Mass Death and the End of the World

by Ramesh Richard

It feels like the end of the world. So we should get married now, read my news headline yesterday1. Alaa al-Taweel decided to go ahead with her marriage with the world falling apart in her country of Egypt as well. “‘I read a lot about the deteriorating situation in Italy, the number of total deaths every day, I was terrified,’ Taweel recalled. ‘I woke [my partner] up in the middle of night telling him, if the world is about to end, we have to hurry up to live some days together first, and he super agreed….’ So just a few days later, Taweel, 24, and her partner were engaged in a simple ceremony along the Nile River at sunset as a few friends and family stood appropriate distances from one another.”

That’s one way to handle a most prevalent question in the face of massive death: “Is the world coming to an end?” A fair question to ask during bad times, we must never neglect it even in the good times. For the world can come to an end any time, suddenly, as we have seen, or as it is, slowly.

In biblical conviction, the end of all things is at hand (I Pet. 4:7); the Lord’s coming is always near (Jas. 5:8). There is no real historical obstacle for the next major event in God’s running of human history, when Jesus will “snatch away” his living people to join those risen from the dead to meet the Lord in the air (I Thess. 4:17).

End-of-the-world scenarios have always haunted the human mind—one of the unique markers of our humanity is our awareness that the end will come, whether personal or global. However, specific predictions, current pandemic included, and date-setting are not encouraged in the Bible.

According to one interpretation of the Mayan earth-cycle, supposedly corroborated by a colorful Nostradamus prediction, Jesus was to come before December 21, 2012. That forecast failed. In 2011, a Christian radio speaker gained notoriety with consistently wrong calculations. Neither May 21 (his first date) nor October 21 (nice second try) were discernible in propelling the conclusion of history. He was verifiably wrong.
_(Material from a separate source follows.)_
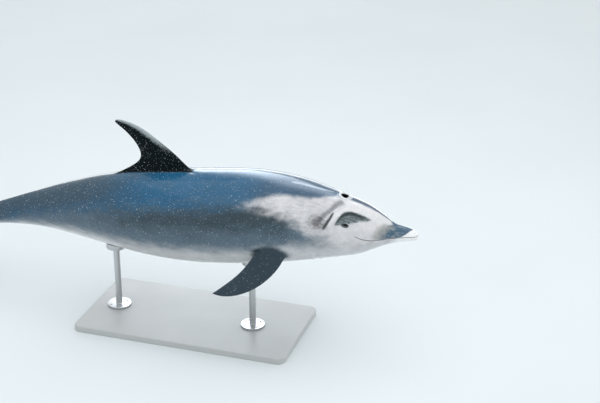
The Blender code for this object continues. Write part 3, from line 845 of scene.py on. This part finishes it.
beakPaint = {  # angle from the top, distance back: where the grey starts and where the tip turns white
    "rear": table((degree, mm), (0, 106), (14, 112), (20, 122), (30, 138), (42, 152), (57, 168), (80, 180)),
    "tip": table((degree, mm), (0, 24), (37, 40), (60, 54), (80, 72), (100, 105), (180, 140)),
}


def belowLine(name, soft):  # from 0 above a line to 1 below it; the other way where soft is under 0
    return softStep(-soft, soft, (angle - np.interp(at, *lines[name].T)) * reach)


def band(upper, upperSoft, lower, lowerSoft, *spans):
    # between two lines; a span is the distance back where there is none of it, then where it is full
    share = belowLine(upper, upperSoft) * belowLine(lower, -lowerSoft)
    for span in spans:
        share = share * softStep(*span, at)
    return share


def stroke(name, widths, ends):  # a soft painted stroke along a line
    across, share = alongPath(lines[name], 0.07, rightward if name in onRight else angle)
    half = np.interp(share, np.linspace(0, 1, len(widths)), widths) * mm
    return bell(across / half) * taper(share, ends)


def ringAround(place, degrees, near, far, long=1.0):  # 1 near a spot, fading out to far
    return softStep(far, near, np.hypot((at - place) / long, (angle - degrees * degree) * reach))


def blowholeMarks():  # the opening painted dark as the shade inside it, judged by its depth under the plain skin, and a painted highlight round its rim
    hole, rimHighlight = (ringAround(blowhole["at"] + 0.002, 0, *fade) for fade in ((0.024, 0.027), (0.027, 0.036)))
    deep = np.zeros(len(at))
    for k in np.flatnonzero(hole):
        deep[k] = reachAt(at[k], angle[k]) - reach[k]
    opening = hole * softStep(0.0004, 0.0022, deep)
    return opening, rimHighlight * (1 - opening)


def flipperRoot():  # an oval round the flipper's root, on the body and up its fillet
    outwards, chord = flipperAxes()
    away = mirrored - flipper["shoulder"]
    long, wide = flipper["rootOval"]
    oval = np.hypot((away @ chord - flipper["root"][0]) / long, away @ np.cross(chord, outwards) / wide)
    out = away @ outwards
    return softStep(1.25, 0.55, oval) * softStep(-0.03, 0.02, out) * softStep(0.16, 0.10, out)


def skinMarks():
    # the pale side of the head and shoulder: partly paler pigment, partly a painted sheen of bright sky on
    # the wet skin
    light = band("lightFrom", 0.024, "lightTo", 0.065, (0.91, 0.77))
    light *= np.maximum(softStep(0.03, 0.09, at), overMouth < 0)
    leaf = band("leafFrom", 0.005, "leafTo", 0.013, (0.196, 0.226), (0.378, 0.352))
    fromEye = mirrored - eyeSurface
    lid = np.hypot(fromEye @ eyeForward / 0.0140, fromEye @ eyeUp / 0.0072)
    rear, tip = (at - np.interp(angle, *beakPaint[name].T) for name in ("rear", "tip"))
    tipSoft = mix(0.0075, 0.050, softStep(0, -0.008, overMouth))
    aside = softStep(10 * degree, 55 * degree, angle)
    opening, rimHighlight = blowholeMarks()
    overBack = height - np.interp(at, places, [ring[0, 2] for ring in rings[:len(places)]])
    behindEdge = at - np.interp(overBack, dorsal["rows"][:, 2], dorsal["rows"][:, 1])
    upright = height > 0.1
    marks = {name: stroke(name, *look) for name, look in strokes.items()}
    marks |= {
        "frontBack": softStep(0.95, 0.50, at) * belowLine("cape", -0.030),
        # the lower flank: grey pigment made darker as painted shade of the side that faces down
        "flank": band("cape", 0.080, "flankTo", 0.100, (0.46, 0.62), (2.0, 1.2)),
        "belly": belowLine("belly", 0.070),
        "light": light,
        "lightPatches": 0.42 * light * softStep(0.30, 0.42, at),
        # the melon's pale sides: partly pigment, partly a painted sheen of bright sky
        "melon": band("lightFrom", 0.014, "leafFrom", 0.014, (0.10, 0.14), (0.40, 0.30)),
        # the leaf and its streaks: dark eye patch, with painted shade under the brow
        "leaf": np.maximum(leaf, 0.55 * ringAround(eye["at"], eyeAngle / degree, 0.004, 0.021, 1.4)),
        "leafStreaks": 0.5 * leaf,
        # a painted patch of shade low on the neck's folds
        "foldPatchShade": ringAround(0.442, 64, 0, 0.056, 1.1),
        # painted highlight along the neck's ridges, where they catch the light
        "ridgeHighlights": np.maximum(marks.pop("ridgeFront"), 0.8 * marks.pop("ridgeRear")),
        "rakes": ringAround(0.51, 62, 0.03, 0.10, 1.4),
        "beakTop": 0.82 * softStep(mix(0.010, 0.034, aside), mix(-0.008, -0.030, aside), rear)
                   * softStep(0, 0.007, overMouth),
        "beakRoot": softStep(0.034, 0, rear) * softStep(-0.045, -0.012, rear)
                    * softStep(12 * degree, 40 * degree, angle) * softStep(0, 0.010, overMouth),
        "beakTip": softStep(tipSoft, -tipSoft, tip),
        "rimHighlight": rimHighlight,
        "lidMargin": softStep(1.50, 1.05, lid) * (np.linalg.norm(fromEye, axis=1) < 0.03),
        # painted shade: the blowhole's opening and the line deep in the mouth's groove, painted near black
        "inside": np.maximum(opening, bell(overMouth / 0.0012) * softStep(*lips["fade"], at)),
    }
    # the dark cape over the back; its strong blue is partly a painted reflection of blue sky in the wet
    # skin
    back = belowLine("cape", -0.080)
    return {name: share * onBody for name, share in marks.items()} | {
        "back": back,
        "rearBack": softStep(1.10, 1.75, at) * back,
        "fluke": softStep(2.22, 2.40, at) * (finShare < 0.5),
        "flipper": np.maximum(softStep(0.5, 1.0, finShare), flipperRoot()) * ~upright,
        # the dorsal fin: dark pigment, made near black as painted shade of its backlit side
        "fin": softStep(0.15, 0.95, finShare) * upright,
        # a painted highlight along the fin's leading edge near its tip
        "finEdgeHighlight": softStep(0.042, 0, behindEdge) * softStep(0.05, 0.21, overBack) * upright
                   * (finShare > 0.9),
    }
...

The argument Christians should not use however, to debunk specificity in date-setting is the declaration of Jesus that no one knows the day or hour (of His coming) except the Father (Matt. 24:36). That assertion relates to Jesus’ intentional, pre-resurrection limitations in some temporal details to be lifted soon after his resurrection. Right after the resurrection, the disciples asked, “Lord, is it at this time You are restoring the kingdom to Israel?” He said to them, “It is not for you to know times or epochs which the Father has fixed by His own authority” (Acts. 1:6-7). Here he doesn’t acknowledge his earlier limitation, just theirs!

His voluntary self-limitation during the incarnation reverted to pre-incarnate prowess in body (he traveled through locked doors, John 20:19) and mind (he did not deny knowing these times and epochs any more, Acts. 1:6-7). He knows the time; we do not. So we should not practice date-calculation.

Now, nothing should keep us from believing that the world will one day end. Peter noted that mockers will always ridicule the delay in Christ’s coming. Of course, Jesus delays his coming for all people to have a chance at repentance, including skeptics and mockers (2 Pet. 3:1, 9).

Further, whether the rapture happened May 21/October 21, 2011, or December 21, 2012, is quite easily verifiable (and again falsifiable).

Here’s the final reason you want to listen to Jesus concerning end-of-the-world scenarios. Several times during his tenure on the earth, he said he would die and be raised the third day (Matt. 17:22-23; 20:18-19; 1 Cor. 15:3-5). That third-day resurrection was easily verifiable (and falsifiable). Since he predicted that he would raise himself the third day and did, you should seriously consider his view of personal conclusion and global culmination.

What is it?

First, there is the end-of-the-world for each and every human being in death—the ugly and inevitable equalizer of humanity. The world mourns the fresh and gaping loss of COVID-19 stricken family, friends and colleagues. Leaders strive to minimize the devastation resulting from economic repercussions of quelling the virus’ spread. Jesus brings eternal life to every human being, a gift that provides God’s hope in the middle of loud tears and broken hearts. He also promises God’s life as beginning now—the present meaning of eternal life.

And there is the total end-of-the-world, as in all history. Jesus will either be personal eternal Savior now or Final Judge later of all people (John 5:25-27), including the predators taking advantage of the pandemic situation and violent killers at elementary schools, shopping malls and movie theaters. While you are not as heinous as these, you, too, need to survive past this life. And an eternal life that lasts past this life is what the Lord Jesus offers at this very appropriate moment for any who personally believe on Him as their only Savior.

Is it the end of the world? Let’s talk.


By Paul Schemm, The Washington Post, April 26, 2020.